Cominsky’s “Sabbatical” Year

It may be hard to tell, but Professor Lynn Cominsky has been on sabbatical during this past academic year. Although she is absent from the classroom, she has been busier than ever, and is often spotted in Darwin, when not on airplanes, traveling from one meeting to another. Cominsky’s Education and Public Outreach Group continued to grow as SSU physics graduate Tim Graves (’01) accepted a position as Instructional Technology Consultant, joining “Bad Astronomer” Dr. Philip Plait, Scientific Illustrator Aurore Simonnet and North Bay Science Project Site Director Sharon Janulaw, as well as students Sarah Silva (Web Curator), Michelle Curtis (Science Writer and Web Support), Tiffany Borders (Web and GLAST Telescope Network support), Linda Lindsley (GLAST Telescope Network programmer) and Gray Slater (Group Support.) Professor Gordon Spear is also working on GLAST, leading the GLAST Telescope Network development. During the summer of 2002, most of the GLAST staff will move to their new home in a building currently occupied by the Tech High School.

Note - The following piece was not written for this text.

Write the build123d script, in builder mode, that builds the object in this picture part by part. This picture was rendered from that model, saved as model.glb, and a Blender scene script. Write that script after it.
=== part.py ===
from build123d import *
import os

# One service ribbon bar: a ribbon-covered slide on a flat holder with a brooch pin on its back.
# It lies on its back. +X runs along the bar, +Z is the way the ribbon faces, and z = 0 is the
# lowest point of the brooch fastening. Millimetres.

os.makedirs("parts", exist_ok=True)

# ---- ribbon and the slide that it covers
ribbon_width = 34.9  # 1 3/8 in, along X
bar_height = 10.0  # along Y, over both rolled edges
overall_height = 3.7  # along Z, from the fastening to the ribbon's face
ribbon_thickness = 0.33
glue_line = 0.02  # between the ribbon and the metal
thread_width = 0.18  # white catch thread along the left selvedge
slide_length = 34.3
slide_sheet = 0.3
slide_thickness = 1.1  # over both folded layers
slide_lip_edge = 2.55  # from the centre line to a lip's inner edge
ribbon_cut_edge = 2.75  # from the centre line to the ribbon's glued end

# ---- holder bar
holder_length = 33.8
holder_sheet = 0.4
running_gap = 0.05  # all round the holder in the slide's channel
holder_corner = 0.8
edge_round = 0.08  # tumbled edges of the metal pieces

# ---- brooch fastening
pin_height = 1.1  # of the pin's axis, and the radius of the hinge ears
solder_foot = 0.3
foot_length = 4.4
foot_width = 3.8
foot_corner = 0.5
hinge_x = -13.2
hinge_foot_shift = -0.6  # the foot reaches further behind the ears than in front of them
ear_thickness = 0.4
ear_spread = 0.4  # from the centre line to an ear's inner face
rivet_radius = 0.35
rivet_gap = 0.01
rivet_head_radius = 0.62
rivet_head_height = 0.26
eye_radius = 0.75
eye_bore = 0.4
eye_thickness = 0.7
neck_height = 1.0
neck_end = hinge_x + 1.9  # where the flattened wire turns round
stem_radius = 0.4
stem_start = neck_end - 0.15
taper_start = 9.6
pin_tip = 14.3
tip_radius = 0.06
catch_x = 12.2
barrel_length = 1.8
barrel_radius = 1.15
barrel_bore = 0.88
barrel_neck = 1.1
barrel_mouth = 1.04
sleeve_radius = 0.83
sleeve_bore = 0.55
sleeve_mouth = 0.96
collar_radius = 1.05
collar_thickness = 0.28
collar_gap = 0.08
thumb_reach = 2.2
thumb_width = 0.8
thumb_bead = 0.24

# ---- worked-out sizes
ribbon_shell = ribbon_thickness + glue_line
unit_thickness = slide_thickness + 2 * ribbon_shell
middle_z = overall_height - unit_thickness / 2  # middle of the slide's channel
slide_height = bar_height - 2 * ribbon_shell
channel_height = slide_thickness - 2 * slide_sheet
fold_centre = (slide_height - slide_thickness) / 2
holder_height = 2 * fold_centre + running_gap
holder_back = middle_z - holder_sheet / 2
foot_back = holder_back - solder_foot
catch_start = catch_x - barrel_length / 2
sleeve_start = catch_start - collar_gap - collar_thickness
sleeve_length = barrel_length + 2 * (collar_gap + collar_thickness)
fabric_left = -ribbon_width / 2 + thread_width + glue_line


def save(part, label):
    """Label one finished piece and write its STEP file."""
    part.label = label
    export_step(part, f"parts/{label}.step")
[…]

During the summer and fall of 2001, Cominsky gave lectures about gamma-ray astronomy at the Global Hands-On Universe Meeting, held at the Lawrence Berkeley National Laboratory, Western Kentucky University, and—to over 800 people—in the Silicon Valley Astronomy Lecture series at Foothill College. She attended meetings as a member of the GLAST and Swift mission teams, and the California Science Project, as well as NASA’s Office of Space Science Education Council, and of the Experimental Program Advisory Committee for the Stanford Linear Accelerator Center. In September she organized press activities at the Two Years of Chandra Science Symposium in Washington, DC, where the big story, the discovery of an X-ray flare from the black hole in the center of the Milky Way, was televised by NASA.

In December, Cominsky was appointed to a committee that recommends policy to NASA: the Structure and Evolution of the Universe Subcommittee (SEUS) of the Space Science Advisory Committee. Her first SEUS meeting, in Cocoa Beach, Florida, was followed by the Coral Gables Conference on Cosmology and Particle Physics, where she gave an invited lecture, “How X-ray Experiments See Black Holes: Past, Present and Future.”

Press activities continued in January, 2002, when Cominsky helped to coordinate activities at the American Astronomical Society Winter Meeting in Washington DC. Besides her usual duties organizing and moderating several scientific press conferences at this meeting, Cominsky also ran a science policy Question and Answer session with newly appointed Presidential Science Advisor John Marburger III. In April, Cominsky organized press for the last time as Press Officer for the High Energy Astrophysics Division of the AAS, which met in Albuquerque, New Mexico. After six years as HEAD’s first press officer, she has passed the microphone on.

February found Cominsky again attending meetings of NASA’s OSS Education Council, and of the California Science Project. In March, Cominsky and Sarah Silva presented workshops to 7th and 8th grade girls about the Space Mysteries project at SSU’s Expanding Your Horizons day, and Cominsky gave the same workshop a week later to teachers at the National Science Teacher’s Association meeting in San Diego. In April Cominsky went to a SEUS meeting at NASA Headquarters to work on the “Roadmap” for future NASA missions.

Cominsky is looking forward to a short vacation with her horse, before starting to travel again in June. And she is eager to return to the classroom in the fall, to rest up from her “Sabbatical.”